En l’espèce, le Tribunal cantonal vaudois a relevé que la propriétaire avait choisi de rénover l’immeuble appartement après appartement. Celui de la locataire, loué depuis 1996, se trouvait dans son état d’origine, ne disposait plus de parquet dans le hall d’entrée et n’avait subi que quelques menues réparations. Le projet prévoyait de procéder, entre autres, à la réfection complète de la salle de bain, de la cuisine, des conduites, ce qui excluait la présence de la locataire dans l’appartement. La bailleresse avait fourni divers devis à l’appui.

Partant, le Tribunal cantonal a conclu que la bailleresse avait réellement l’intention d’entreprendre les travaux mentionnés et que la présence de la locataire durant ceux-ci n’était pas envisageable. Les devis apportés démontraient que le projet était suffisamment mûr et élaboré. En particulier, il ne saurait être reproché à la bailleresse de ne pas avoir fourni d’autres devis, compte tenu du fait qu’elle avait adressé la résiliation à la locataire plus de huit mois à l’avance et qu’elle pouvait légitimement attendre le résultat de la procédure de contestation du congé pour d’autres entreprises.

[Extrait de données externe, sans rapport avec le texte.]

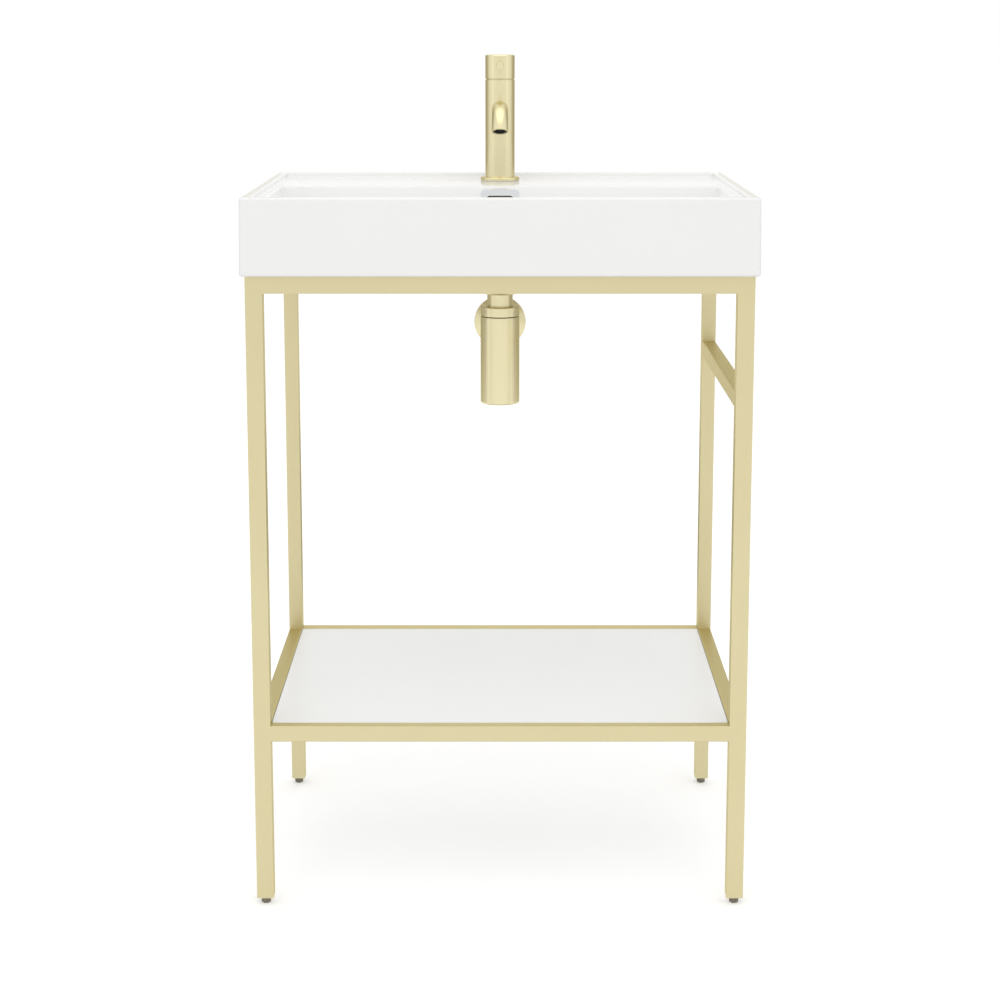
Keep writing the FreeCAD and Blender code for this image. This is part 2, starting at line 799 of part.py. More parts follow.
def outlet_pipe():
    start = outlet_pipe_start()
    return ring(pipe_diameter, pipe_diameter - 2 * pipe_wall, wall_y - start, V(0, start, outlet_z), BACK)


def wall_flange():
    """Thin dished disc that covers the hole in the wall."""
    outside = wall_flange_diameter / 2
    pipe = pipe_diameter / 2
    corners = [
        (pipe, 0, 0), (outside, 0, 0), (outside, wall_flange_edge, 0.6),
        (pipe + 6, wall_flange_thickness, 3.0), (pipe, wall_flange_thickness, 0.4),
    ]
    return turned(corners, V(0, wall_y, outlet_z), FRONT)


# ---- mixer tap ----
def tap_point(z, back=0.0, across=0.0):
    return V(across, tap_y + back, z)


def spout_bend_start():
    """How far in front of the tap's axis the spout starts to bend."""
    turn = math.radians(spout_turn)
    return spout_reach - spout_bend_radius * math.sin(turn) - spout_tip_length * math.cos(turn)


def spout_tip():
    """End of the spout's axis, and its direction there."""
    turn = math.radians(spout_turn)
    drop = spout_bend_radius * (1 - math.cos(turn)) + spout_tip_length * math.sin(turn)
    return tap_point(spout_z - drop, -spout_reach), V(0, -math.cos(turn), -math.sin(turn))


def along_spout(diameter, start_back, tip_length):
    """Rod along the spout's axis, from start_back in front of the tap's axis."""
    bend = spout_bend_start()
    run = cylinder(diameter, bend - start_back, tap_point(spout_z, -start_back), FRONT)
    face = Part.Face(Part.Wire(Part.makeCircle(diameter / 2, tap_point(spout_z, -bend), FRONT)))
    arc = face.revolve(tap_point(spout_z - spout_bend_radius, -bend), RIGHT, spout_turn)
    end, direction = spout_tip()
    tip = cylinder(diameter, tip_length, end - direction * spout_tip_length, direction)
    return run.fuse(arc).fuse(tip).removeSplitter()


def spout_root():
    """Where the spout's spigot ends inside the body, in front of the tap's axis."""
    return tap_diameter / 2 - spout_spigot


def tap_spout():
    outside = along_spout(spout_diameter, spout_root(), spout_tip_length)
    end, direction = spout_tip()
    lip = [e for e in outside.Edges if e.Closed and (e.CenterOfMass - end).Length < 0.1]
    outside = outside.makeFillet(0.6, lip)
    bore = along_spout(spout_bore, spout_root() - 1, spout_tip_length + 1)
    nest = cylinder(aerator_diameter, aerator_length + aerator_recess + 1, end + direction, direction * -1)
    return outside.cut(bore).cut(nest)


def aerator():
    """Outlet insert: a ring with a slotted plate across it."""
    end, direction = spout_tip()
    start = end - direction * aerator_recess
    shell = ring(aerator_diameter, aerator_diameter - 2 * aerator_wall, aerator_length, start, direction * -1)
    plate_start = start - direction * 2
    plate = cylinder(aerator_diameter - aerator_wall, aerator_plate, plate_start, direction * -1)
    side = direction.cross(RIGHT)
    for ring_radius, count in ((2.2, 6), (4.6, 12)):
        for k in range(count):
            turn = 2 * math.pi * k / count
            middle = plate_start + (RIGHT * math.cos(turn) + side * math.sin(turn)) * ring_radius
            plate = plate.cut(cylinder(1.1, aerator_plate + 1, middle + direction * 0.5, direction * -1))
    return shell.fuse(plate).removeSplitter()


def tap_body():
    """Fixed body of the tap: flange, hollow foot, block with the waterways, and cartridge seat."""
    radius = tap_diameter / 2
    flange = tap_flange_diameter / 2
    top = joint_z - tap_base
    rim = top + handle_gap - groove_clearance
    corners = [
        (0, 0, 0), (flange, 0, 1.0), (flange, tap_flange_height, 2.0), (radius, tap_flange_height, 0.8),
        (radius, top, tap_edge), (radius - groove_depth, top, 0), (radius - groove_depth, rim, 0), (0, rim, 0),
    ]
    body = turned(corners, tap_point(tap_base))
    body = body.cut(cylinder(shank_diameter, shank_grip, tap_point(tap_base)))
    body = body.cut(cylinder(body_bore, inlet_z - tap_base, tap_point(tap_base)))
    body = body.cut(cylinder(cartridge_nut_diameter, REACH, tap_point(nut_seat_z)))
    body = body.cut(cylinder(cartridge_diameter, REACH, tap_point(cartridge_z)))
    body = body.cut(cylinder(spout_diameter, REACH, tap_point(spout_z, -spout_root()), FRONT))
    body = body.cut(cylinder(waterway_diameter, spout_root() - 5, tap_point(spout_z, -5), FRONT))
    body = body.cut(cylinder(waterway_diameter, cartridge_z - spout_z, tap_point(spout_z, -6)))
    for side in (-1, 1):
        mouth = tap_point(inlet_z, inlet_setback, side * inlet_spread)
        body = body.cut(cylinder(inlet_diameter, inlet_depth, mouth))
        body = body.cut(cylinder(inlet_way_diameter, cartridge_z - inlet_z, mouth))
    return body


def tap_gasket():
    return ring(tap_flange_diameter - 2, shank_diameter, tap_gasket_thickness, tap_point(deck_z))


def tap_shank():
    """Threaded tube from the body down through the tap hole; the water hoses pass inside it."""
    base = tap_base + shank_grip - shank_length
    return ring(shank_diameter, shank_bore, shank_length, tap_point(base))


def shank_rubber_washer():
    base = deck_underside - rubber_washer_thickness
    return ring(shank_washer_diameter, shank_diameter, rubber_washer_thickness, tap_point(base))


def shank_steel_washer():
    base = deck_underside - rubber_washer_thickness - steel_washer_thickness
    return ring(shank_washer_diameter, shank_diameter, steel_washer_thickness, tap_point(base))


def shank_nut():
    base = tap_point(deck_underside - rubber_washer_thickness - steel_washer_thickness - shank_nut_height)
    return hexagon(shank_nut_width, shank_nut_height, base).cut(cylinder(shank_diameter, shank_nut_height, base))


def cartridge_housing():
    """Fixed shell of the ceramic cartridge, with its three ports and the bore for the carrier."""
    shell = cylinder(cartridge_diameter, cartridge_height, tap_point(cartridge_z))
    bore = cylinder(carrier_diameter + 2 * running, cartridge_height, tap_point(cartridge_z + cartridge_floor))
    shell = shell.cut(bore)
    for back, across in ((-6, 0), (inlet_setback, inlet_spread), (inlet_setback, -inlet_spread)):
        shell = shell.cut(cylinder(4.0, cartridge_floor + 1, tap_point(cartridge_z, back, across)))
    return shell


def cartridge_carrier():
    """Turning part of the cartridge; the stem tilts in its slot."""
    base = cartridge_z + cartridge_floor + seat
    top = joint_z + carrier_above_joint
    carrier = cylinder(carrier_diameter, top - base, tap_point(base))
    slot_half = stem_diameter / 2 + 2 * running
    slot = box(
        -slot_half, slot_half, tap_y - carrier_diameter, tap_y + carrier_diameter,
        top - carrier_slot_depth, top + 1,
    )
    return carrier.cut(slot).cut(pivot_pin())


def pivot_pin():
    start = tap_point(pivot_z, 0, -carrier_diameter / 2 + 0.4)
    return cylinder(pivot_pin_diameter, carrier_diameter - 0.8, start, RIGHT)


def cartridge_stem():
    """Stem that tilts on the pivot pin and carries the handle."""
    base = pivot_z - stem_below_pivot
    top = boss_base() + boss_overlap
    stem = cylinder(stem_diameter, top - base, tap_point(base))
    bore = cylinder(pivot_pin_diameter + 2 * running, stem_diameter + 2, tap_point(pivot_z, 0, -stem_diameter / 2 - 1), RIGHT)
    return stem.cut(bore)


def cartridge_nut():
    """Ring nut that holds the cartridge down, with a low neck under the handle."""
    thread = cartridge_nut_diameter / 2
    neck = cartridge_nut_neck / 2
    bore = carrier_diameter / 2 + 0.5
    corners = [
        (bore, 0, 0), (thread, 0, 0), (thread, cartridge_nut_grip, 0), (neck, cartridge_nut_grip, 0),
        (neck, cartridge_nut_grip + cartridge_nut_rise, 1.5), (bore, cartridge_nut_grip + cartridge_nut_rise, 0),
    ]
    return turned(corners, tap_point(nut_seat_z))


def boss_base():
    return handle_z + handle_height - handle_roof - boss_length


def lever_z():
    return handle_z + lever_height


def handle_lever():
    """Round pin lever, screwed into the front of the handle."""
    radius = lever_diameter / 2
    spigot = lever_spigot_diameter / 2
    length = lever_seat + lever_length
    corners = [
        (0, -lever_spigot_length, 0), (spigot, -lever_spigot_length, 0), (spigot, 0, 0), (radius, 0, 0),
        (radius, length, lever_edge), (0, length, 0),
    ]
    return turned(corners, tap_point(lever_z(), lever_seat - tap_diameter / 2), FRONT)


def grub_screw():
    start = tap_point(lever_z(), stem_diameter / 2)
    key = cylinder(2.0, 2.5, start + BACK * (grub_length - 2), BACK)
    return cylinder(grub_diameter, grub_length, start, BACK).cut(key)


def handle_cap():
    """Hollow round handle: its boss grips the stem, and its rear lower edge is relieved for the lift."""
    radius = tap_diameter / 2
    inside = radius - handle_wall
    boss = boss_diameter / 2
    roof = handle_height - handle_roof
    foot_of_boss = roof - boss_length
    corners = [
        (0, foot_of_boss, 0), (boss, foot_of_boss, 0.5), (boss, roof, 0), (inside, roof, 1.0), (inside, 0, 0),
        (radius, 0, 0.5), (radius, handle_height, handle_edge), (0, handle_height, 0),
    ]
    cap = turned(corners, tap_point(handle_z))
    angle = math.radians(lift_angle + lift_relief)
    rise = (radius + 1) * math.tan(angle)
    points = [(0, -1), (radius + 1, -1), (radius + 1, rise), (0, 0), (0, -1)]
    wedge = Part.Face(Part.makePolygon([tap_point(handle_z + z, y, -radius - 1) for y, z in points]))
    cap = cap.cut(wedge.extrude(RIGHT * (tap_diameter + 2)))
    cap = cap.cut(handle_lever()).cut(cartridge_stem())
    return cap.cut(cylinder(grub_diameter, REACH, tap_point(lever_z(), stem_diameter / 2), BACK))


# ---- all nodes ----
def nodes():
    made = {}
    for name, side, y0, y1, width in legs():
        made[f"leg_{name}"] = [leg(side, y0, y1, width)]
        made[f"foot_{name}"] = [foot(side, y0, y1, width)]
    made["foot_bushes"] = [foot_bush(*row[1:]) for row in legs()]
    made["top_rail_front"] = [cross_rail(frame_front, frame_front + cross_rail_depth, frame_height)]
    made["top_rail_rear"] = [rear_top_rail()]
    made["shelf_rail_front"] = [cross_rail(frame_front, frame_front + shelf_front_rail_depth, shelf_height)]
    made["shelf_rail_rear"] = [cross_rail(frame_rear - cross_rail_depth, frame_rear, shelf_height)]
    for word, side in (("left", -1), ("right", 1)):
        made[f"top_rail_{word}"] = [side_rail(side, frame_height)]
        made[f"shelf_rail_{word}"] = [side_rail(side, shelf_height)]
    made["towel_rail"] = [side_rail(1, towel_rail_height)]
    made["shelf_board"] = [shelf_board()]
    made["shelf_tabs"] = [tab(*place) for place in tab_places()]
    made["shelf_screws"] = [shelf_screw(*place) for place in tab_places()]
    made["basin"] = [basin()]
    made["basin_pads"] = pads()
    made["overflow_trim"] = [overflow_trim()]
    made["waste_body"] = [waste_body()]
    made["waste_gasket"] = [waste_gasket()]
    made["waste_backnut_washer"] = [backnut_washer()]
    made["waste_backnut"] = [backnut()]
    made["waste_click_sleeve"] = [click_sleeve()]
    made["waste_click_spring"] = [click_spring()]
    made["waste_plug"] = [waste_plug()]
    made["waste_plug_stem"] = [plug_stem()]
    made["trap_coupling_nut"] = [coupling_nut()]
    made["trap_washer"] = [trap_washer()]
    made["trap_inlet_pipe"] = [inlet_pipe()]
    made["trap_cap"] = [trap_cap()]
    made["trap_seal"] = [trap_seal()]
    made["trap_body"] = [trap_body()]
    made["trap_outlet_nut"] = [outlet_nut()]
    made["trap_outlet_pipe"] = [outlet_pipe()]
    made["trap_wall_flange"] = [wall_flange()]
    made["tap_body"] = [tap_body()]
    made["tap_spout"] = [tap_spout()]
    made["tap_aerator"] = [aerator()]
    made["tap_gasket"] = [tap_gasket()]
    made["tap_shank"] = [tap_shank()]
    made["tap_rubber_washer"] = [shank_rubber_washer()]
    made["tap_steel_washer"] = [shank_steel_washer()]
    made["tap_shank_nut"] = [shank_nut()]
    made["cartridge_housing"] = [cartridge_housing()]
    made["cartridge_nut"] = [cartridge_nut()]
    made["cartridge_carrier"] = [cartridge_carrier()]
    made["cartridge_pivot_pin"] = [pivot_pin()]
    made["cartridge_stem"] = [cartridge_stem()]
    made["handle_cap"] = [handle_cap()]
    made["handle_lever"] = [handle_lever()]
    made["handle_grub_screw"] = [grub_screw()]
    return made


def write_parts():
    os.makedirs("parts", exist_ok=True)
    for name, solids in nodes().items():
        loose = [solid for shape in solids for solid in shape.Solids]
        shape = loose[0] if len(loose) == 1 else Part.makeCompound(loose)
        bounds = shape.BoundBox
        print(
            f"{name:22s} solids {len(loose)} of {len(solids)} valid {shape.isValid()} volume {shape.Volume / 1000:9.2f} cm3"
            f"  x {bounds.XMin:8.2f} {bounds.XMax:8.2f}  y {bounds.YMin:8.2f} {bounds.YMax:8.2f}"
            f"  z {bounds.ZMin:8.2f} {bounds.ZMax:8.2f}"
        )
        shape.exportStep(f"parts/{name}.step")


write_parts()
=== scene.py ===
"""Console sink with legs: ceramic basin on a satin light-brass tube frame, with tap, trap and shelf.

Sizes are in millimetres until a piece is finished, when it is scaled to metres in the CAD frame.
"""

import bmesh
import bpy
import math
from mathutils import Matrix, Vector


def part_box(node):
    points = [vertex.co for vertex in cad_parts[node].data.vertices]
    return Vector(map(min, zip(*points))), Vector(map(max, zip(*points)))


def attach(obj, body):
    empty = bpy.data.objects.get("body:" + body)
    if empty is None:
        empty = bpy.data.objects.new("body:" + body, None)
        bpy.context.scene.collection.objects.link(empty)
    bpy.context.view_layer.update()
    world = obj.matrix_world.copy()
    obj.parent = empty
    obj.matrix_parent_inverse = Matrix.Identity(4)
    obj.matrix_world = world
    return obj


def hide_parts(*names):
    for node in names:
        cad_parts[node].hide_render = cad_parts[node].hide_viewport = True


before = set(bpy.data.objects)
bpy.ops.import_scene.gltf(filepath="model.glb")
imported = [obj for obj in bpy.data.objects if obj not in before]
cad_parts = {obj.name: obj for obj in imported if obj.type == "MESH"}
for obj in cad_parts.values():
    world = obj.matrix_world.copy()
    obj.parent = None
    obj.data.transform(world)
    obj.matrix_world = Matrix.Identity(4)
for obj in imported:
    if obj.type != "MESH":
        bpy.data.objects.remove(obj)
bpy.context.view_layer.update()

MM = 0.001
UP = Vector((0, 0, 1))
FRONT = Vector((0, -1, 0))
BACK = Vector((0, 1, 0))
FIXED = "fixed_parts"


def span(node):
    """Lowest and highest corner of a CAD node, in millimetres."""
    return [Vector([round(v / MM, 2) for v in corner]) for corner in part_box(node)]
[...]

Aux yeux du Tribunal fédéral, le Tribunal cantonal pouvait et devait tenir compte du motif et des précisions apportées par la bailleresse en procédure de première instance pour établir la volonté réelle de cette dernière, ce qu’il a entrepris sans verser dans l’arbitraire. C’est à juste titre que cette autorité cantonale n’a pas tenu compte du fait que tous les appartements étaient habités et habitables et que les travaux n’étaient ni nécessaires, ni urgents. La propriétaire n’est en effet pas obligée d’attendre ce moment critique pour procéder à une rénovation. Peu importe que la locataire se satisfasse de l’état actuel du logement.

Eu égard à ce qui précède, le Tribunal fédéral rejette le recours de la locataire.